Figure 3: Performance comparisons of UI-Ins and other state-of-the-art methods.

On AndroidWorld, UI-Ins-7B (as executor under a GPT-5 planner) achieves a 74.1% success rate, surpassing strong closed-source models and demonstrating robust agentic potential in dynamic, real-world environments.

Ablation and Analysis

Ablation studies confirm the necessity of both SFT and RL stages, with removal of either resulting in significant accuracy degradation. The intermediate reasoning step is shown to be critical, with its absence causing >10% drops on key benchmarks. Comparisons between free-form reasoning (FFR) and Instruction-as-Reasoning (IR) reveal that FFR degrades performance, while IR consistently improves accuracy, validating the structured reasoning approach.

Instruction-as-Reasoning also stabilizes SFT+RL training by preventing policy collapse, as evidenced by substantial accuracy gains during RL when initialized with IR-based SFT.

Emergent Reasoning Capabilities

Qualitative analysis reveals that UI-Ins models develop emergent capabilities beyond the four predefined perspectives:

Strategic Selection: The model dynamically selects the most effective reasoning perspective per scenario.
Compositional Integration: Multiple perspectives are synthesized into cohesive reasoning chains.
Novel Perspectives: The model generates entirely new analytical angles, such as group affiliation or UI element state, not seen during training.
Figure 4: Different reasoning capabilities of UI-Ins, including compositional and emergent perspectives.

Figure 5: UI-Ins-7B succeeds on ambiguous grounding tasks by leveraging diverse reasoning, outperforming GTA1-7B.

Error Analysis

Three primary failure modes are identified:

Lack of Domain-Specific Knowledge: Errors arise when external knowledge is required for correct grounding.
Layout Understanding Deficiency: The model sometimes fails to interpret UI structure for precise action localization.
Visual Ambiguity and Hallucination: Visually similar distractors can lead to incorrect selections.
Figure 6: Error analysis of UI-Ins, highlighting domain knowledge gaps, layout understanding failures, and hallucinations.

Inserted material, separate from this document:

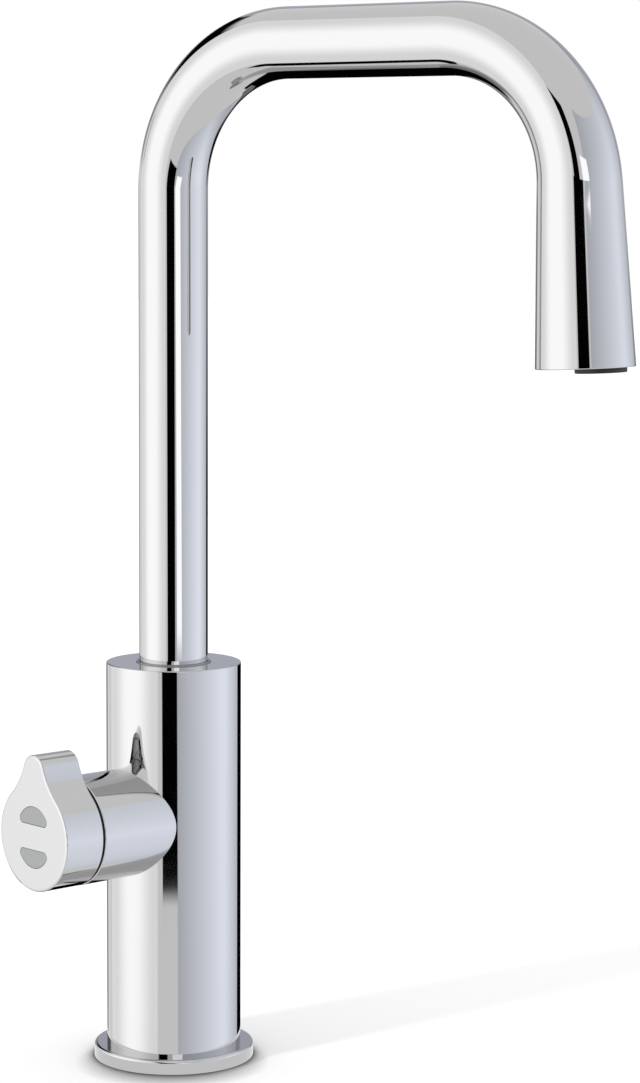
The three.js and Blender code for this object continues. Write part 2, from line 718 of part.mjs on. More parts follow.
// ---- Outlet: insert, aerator and filtered water nozzle, in a frame at the spout's mouth ----
function makeOutlet(parent, insertHoles) {
  const mouth = new THREE.Group();
  mouth.position.set(spoutReach, 0, outletHeight);
  mouth.rotation.y = -outletLean;
  parent.add(mouth);
  const nozzleX = aeratorOffset - aeratorRadius - nozzleGap - nozzleRadius;
  const mouthStation = (height) => ({
    middle: new THREE.Vector3(0, 0, height),
    outward: new THREE.Vector3(1, 0, 0),
  });
  const insertRing = (height) => {
    const flare = flareAt(bendLength + legLength - height);
    return stationRing(mouthStation(height), insertRadius + flare, spoutSides);
  };
  const aeratorTop = aeratorHeight - aeratorDrop;
  const sealTop = aeratorTop + sealHeight;
  const threadRadius = aeratorRadius - aeratorThread;
  const boreFoot = insertRecess - cutOver;
  const aeratorBore = rod(threadRadius + slip, boreFoot, sealTop + slip, hiddenSides);
  const nozzleBore = rod(nozzleRadius + slip, boreFoot, insertRecess + nozzleHeight, smallSides);
  const insert = cut(
    lofted([insertRing(insertTop), insertRing(insertRecess)]),
    upright(aeratorBore, aeratorOffset, 0),
    upright(nozzleBore, nozzleX, 0),
    ...insertHoles,
  );
  add(mouth, 'outlet_insert', insert, blackPlastic());

  const housing = turned([
    [threadRadius - aeratorWall, -aeratorDrop],
    [aeratorRadius, -aeratorDrop],
    [aeratorRadius, insertRecess - slip],
    [threadRadius, insertRecess - slip],
    [threadRadius, aeratorTop],
    [threadRadius - aeratorWall, aeratorTop],
    [threadRadius - aeratorWall, -aeratorDrop],
  ], hiddenSides);
  add(mouth, 'aerator_housing', housing, blackPlastic()).position.x = aeratorOffset;

  const screenRadius = threadRadius - aeratorWall - slip;
  const barPitch = (2 * screenRadius) / (screenBars + 1);
  const slots = [];
  for (let i = 0; i <= screenBars; i += 1) {
    const low = -screenRadius + i * barPitch + screenBarWidth / 2;
    const high = low + barPitch - screenBarWidth;
    const reach = Math.max(Math.abs(low), Math.abs(high));
    const half = Math.sqrt(Math.max((screenRadius - screenBarWidth) ** 2 - reach ** 2, 0));
    if (half < screenBarWidth) continue;
    const slot = new THREE.BoxGeometry(high - low, 2 * half, screenThickness + 2 * cutOver);
    slots.push(welded(slot.translate((low + high) / 2, 0, slip + screenThickness / 2)));
  }
  const screenFoot = slip;
  const screen = cut(rod(screenRadius, screenFoot, screenFoot + screenThickness, hiddenSides), ...slots);
  add(mouth, 'aerator_screen', screen, steel()).position.x = aeratorOffset;

  const seal = ring(threadRadius - aeratorWall, threadRadius, aeratorTop + slip / 2, sealTop, hiddenSides);
  add(mouth, 'aerator_seal', seal, rubber()).position.x = aeratorOffset;
  const nozzleTop = insertRecess + nozzleHeight - slip;
  const nozzle = ring(nozzleRadius - nozzleWall, nozzleRadius, 0, nozzleTop, smallSides);
  add(mouth, 'filtered_water_nozzle', nozzle, steel()).position.x = nozzleX;
}

// ---- Handle outlines ----
// A round body, a small round tip above it and a hollow flank on each side that meets both smoothly.
function teardrop(inset) {
  const tipCentre = handleTipHeight - handleTipRadius;
  const toBody = handleRadius + handleFlankRadius;
  const toTip = handleTipRadius + handleFlankRadius;
  const flankY = (toBody ** 2 - toTip ** 2 + tipCentre ** 2) / (2 * tipCentre);
  const flankX = Math.sqrt(toBody ** 2 - flankY ** 2);
  const bodyTurn = Math.atan2(flankY, flankX);
  const tipTurn = Math.atan2(flankY - tipCentre, flankX);
  const flank = handleFlankRadius + inset;
  return outline(
    arc(0, 0, handleRadius - inset, Math.PI - bodyTurn, Math.PI * 2 + bodyTurn),
    arc(flankX, flankY, flank, Math.PI + bodyTurn, Math.PI + tipTurn),
    arc(0, tipCentre, handleTipRadius - inset, tipTurn, Math.PI - tipTurn),
    arc(-flankX, flankY, flank, -tipTurn, -bodyTurn),
  );
}

// A cut disc with rounded corners whose flat side faces the lever's axis. side is 1 above it, -1 below.
function halfMoon(side, grow) {
  const cornerY = buttonFlat + buttonCorner;
  const cornerRise = cornerY - buttonMiddle;
  const cornerX = Math.sqrt((buttonRadius - buttonCorner) ** 2 - cornerRise ** 2);
  const cornerTurn = Math.atan2(cornerRise, cornerX);
  const round = buttonCorner + grow;
  const upper = [
    arc(cornerX, cornerY, round, -Math.PI / 2, cornerTurn),
    arc(0, buttonMiddle, buttonRadius + grow, cornerTurn, Math.PI - cornerTurn),
    arc(-cornerX, cornerY, round, Math.PI - cornerTurn, Math.PI * 1.5),
  ];
  if (side > 0) return outline(...upper);
  return outline(...upper.map((run) => run.map((point) => point.negate())));
}

// ---- Handle: chromed cup, its core on the spindle, and the keypad behind its face ----
const handleBack = bossReach + seamGap;
const handleFace = handleBack + handleDepth;
const faceInside = handleFace - handleFaceThickness;
const lipFront = faceInside - slip;
const lipBack = lipFront - buttonLipHeight;
const membraneFront = lipBack - buttonTravel - slip;
const membraneBack = membraneFront - membraneThickness;
const boardFront = membraneBack - switchHeight - slip;
const boardBack = boardFront - boardThickness;
const hubFront = boardBack - slip;
const spindleEnd = hubFront - hubEndWall - slip;
const buttons = { select: 1, safety: -1 };

function makeHandle(parent) {
  const frame = leverFrame();
  parent.add(frame);
  const grubPlace = (handleBack + hubFront) / 2;
  const sideways = (geometry) => {
    geometry.rotateX(Math.PI / 2);
    geometry.translate(0, 0, grubPlace);
    return geometry;
  };
  const cavity = plate(teardrop(handleWall), handleBack - cutOver, faceInside);
  const windows = Object.values(buttons).map((side) =>
    plate(halfMoon(side, slip), faceInside - cutOver, handleFace + cutOver));
  const keyHole = sideways(rod(grubScrewRadius + slip, handleRadius / 2, handleRadius + cutOver, holeSides));
  const cup = plate(teardrop(0), handleBack, handleFace, handleBevel);
  add(frame, 'handle_shell', cut(cup, cavity, ...windows, keyHole), chrome());

  const spindleHole = rod(spindleRadius + slip, handleBack - cutOver, spindleEnd + slip, smallSides);
  const grubHole = sideways(rod(grubScrewRadius + slip, 0, handleRadius, holeSides));
  const core = plate(teardrop(handleWall + slip), handleBack, hubFront);
  add(frame, 'handle_core', cut(core, spindleHole, grubHole), brass());
  const grubTip = spindleRadius + slip;
  const grub = sideways(rod(grubScrewRadius, grubTip, grubTip + grubScrewLength, holeSides));
  add(frame, 'grub_screw', grub, steel());

  const spindle = turned([
    [0, driverFoot],
    [driverRadius, driverFoot],
    [driverRadius, driverFoot + driverHeight],
    [spindleRadius, driverFoot + driverHeight],
    [spindleRadius, spindleEnd],
    [0, spindleEnd],
  ], smallSides);
  add(frame, 'spindle', spindle, brass());
  const movingRadius = chamberRadius - 2 * slip;
  add(frame, 'moving_disc', portedDisc(movingRadius, movingDiscFoot, movingDiscTop, 1), ceramic());

  add(frame, 'keypad_board', rod(boardRadius, boardBack, boardFront, hiddenSides), greenBoard());
  add(frame, 'keypad_membrane', rod(boardRadius, membraneBack, membraneFront, hiddenSides), silicone());
  for (const [name, side] of Object.entries(buttons)) {
    const middle = side * (buttonFlat + buttonMiddle + buttonRadius) / 2;
    const box = new THREE.BoxGeometry(switchSize, switchSize, switchHeight);
    box.translate(0, middle, boardFront + switchHeight / 2);
    add(frame, `${name}_switch`, welded(box), blackPlastic());
    const cap = plate(halfMoon(side, 0), lipFront - slip, handleFace);
    const lip = plate(halfMoon(side, slip + buttonLip), lipBack, lipFront);
    add(frame, `${name}_button`, joined(lip, cap), satin());
  }
}

makeBase(root);
makeColumn(root);
makeCore(root);
makeFixing(root);
makeInlets(root);
makeCartridge(root);
makeSwivel(root);
const swivel = new THREE.Group();
swivel.rotation.z = restSwing - Math.PI / 2;
root.add(swivel);
makeOutlet(swivel, makeSpout(swivel));
makeHandle(root);

export default root;
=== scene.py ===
# %% [markdown]
# # A boiling water tap in polished chrome
# The tap is one upright column with a square swivel spout, a side lever with two push buttons in its
# face, and a clamp that pulls it down on the worktop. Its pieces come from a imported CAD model, which
# holds every size and every joint. This file gives the pieces that show a fine skin and a finish.

# %% Load the frame
import itertools
import json
import math

import bpy
from mathutils import Matrix, Vector
from mathutils.geometry import tessellate_polygon


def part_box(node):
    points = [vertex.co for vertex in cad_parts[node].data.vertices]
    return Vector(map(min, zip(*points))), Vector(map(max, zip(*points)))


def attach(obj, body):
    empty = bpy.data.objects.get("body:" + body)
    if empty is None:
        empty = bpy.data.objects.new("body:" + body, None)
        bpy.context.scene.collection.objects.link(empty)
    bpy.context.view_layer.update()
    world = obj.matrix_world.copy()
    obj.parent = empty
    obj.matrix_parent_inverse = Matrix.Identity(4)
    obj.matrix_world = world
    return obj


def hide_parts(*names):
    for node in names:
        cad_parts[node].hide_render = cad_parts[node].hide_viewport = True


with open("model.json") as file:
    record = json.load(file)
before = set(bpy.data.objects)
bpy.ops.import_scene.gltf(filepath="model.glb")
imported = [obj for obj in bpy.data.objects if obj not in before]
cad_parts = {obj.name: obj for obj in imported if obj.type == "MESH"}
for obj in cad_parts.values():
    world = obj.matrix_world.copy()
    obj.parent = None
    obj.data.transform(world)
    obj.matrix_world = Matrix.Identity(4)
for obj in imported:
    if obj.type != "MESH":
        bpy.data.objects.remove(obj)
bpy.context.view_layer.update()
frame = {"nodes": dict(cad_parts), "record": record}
print("CAD nodes:", len(frame["nodes"]))

# %% [markdown]
# ## Sizes
# Everything below is worked out in millimetres, because a tap is drawn in millimetres, and only turned
# into metres when a mesh is made. What the frame can tell is read from its boxes. The rest, such as the
# bend radius, can't be read from a box, so it is named here once. Pieces that move past each other have
# slip between them, and fine_gap is the hairline between two that only meet.

# %% Sizes from the frame, and the few that a box doesn't hold
MM = 0.001


def box_mm(node):
    low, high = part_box(node)
    return low / MM, high / MM


_, flange_high = box_mm("base_flange")
column_low, column_high = box_mm("column_shell")
handle_low, handle_high = box_mm("handle_shell")
collar_low, collar_high = box_mm("swivel_collar")
spout_low, _ = box_mm("spout_tube")

flange_radius = flange_high.x
flange_height = flange_high.z
column_radius = column_high.x
column_top = column_high.z
boss_reach = -column_low.x
lever_height = sum(corner.z for corner in box_mm("handle_bush")) / 2
handle_back = -handle_high.x
handle_face = -handle_low.x
handle_radius = lever_height - handle_low.z
tip_height = handle_high.z - lever_height

boss_radius = 20
column_wall = 2.6
boss_wall = 2.4
top_thickness = 4
tube_radius = 12.8
arm_height = 378.1
tube_wall = 1.4
bend_radius = 52
spout_reach = 176.7
outlet_height = 266.7
outlet_shift = 5.33
outlet_flare = 4.34
rest_swing = math.radians(12.4 - 90)
slip = 0.3
fine_gap = 0.08
print(f"column: {2 * column_radius:.1f} mm across, {column_top:.1f} mm tall")
print(f"arm: {arm_height:.1f} mm above the worktop, lever axis at {lever_height:.1f} mm")

# %% [markdown]
# ## A skin with its own normals
# Chrome shows every fault in a surface, because it reflects the whole room. Smooth shading guesses a
# normal from the faces round a corner, and next to a small fillet that guess bends the reflection in
# the flat beside it. Subdivision would round the crisp edges, so the normals are written with the faces:
# each face is given by its corners and by the true normal of the surface at each of them.

# %% The skin
WELD = 500
WELD_MARGIN = 0.1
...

Implications and Future Directions

The Instruction-as-Reasoning paradigm demonstrates that structured, multi-perspective reasoning is essential for robust GUI grounding. The approach yields strong empirical gains, mitigates policy collapse, and unlocks emergent reasoning capabilities. Practically, UI-Ins models are well-suited for deployment in real-world GUI agents, with demonstrated stability and reliability in dynamic environments.

Theoretically, the work suggests that reasoning diversity and quality are central to grounding performance, challenging the prevailing view of instructions as static inputs. Future research may explore further expansion of reasoning perspectives, integration of external knowledge sources, and adaptation to more complex, multi-turn agentic tasks.

Conclusion

UI-Ins reframes GUI grounding by treating instructions as dynamic reasoning pathways, supported by a high-quality, multi-perspective data pipeline and a two-stage SFT+RL training framework. The resulting models achieve SOTA performance across diverse benchmarks and exhibit strong agentic capabilities. The work provides compelling evidence for the importance of instruction diversity and structured reasoning in GUI grounding, with broad implications for the design of intelligent agents and multimodal systems.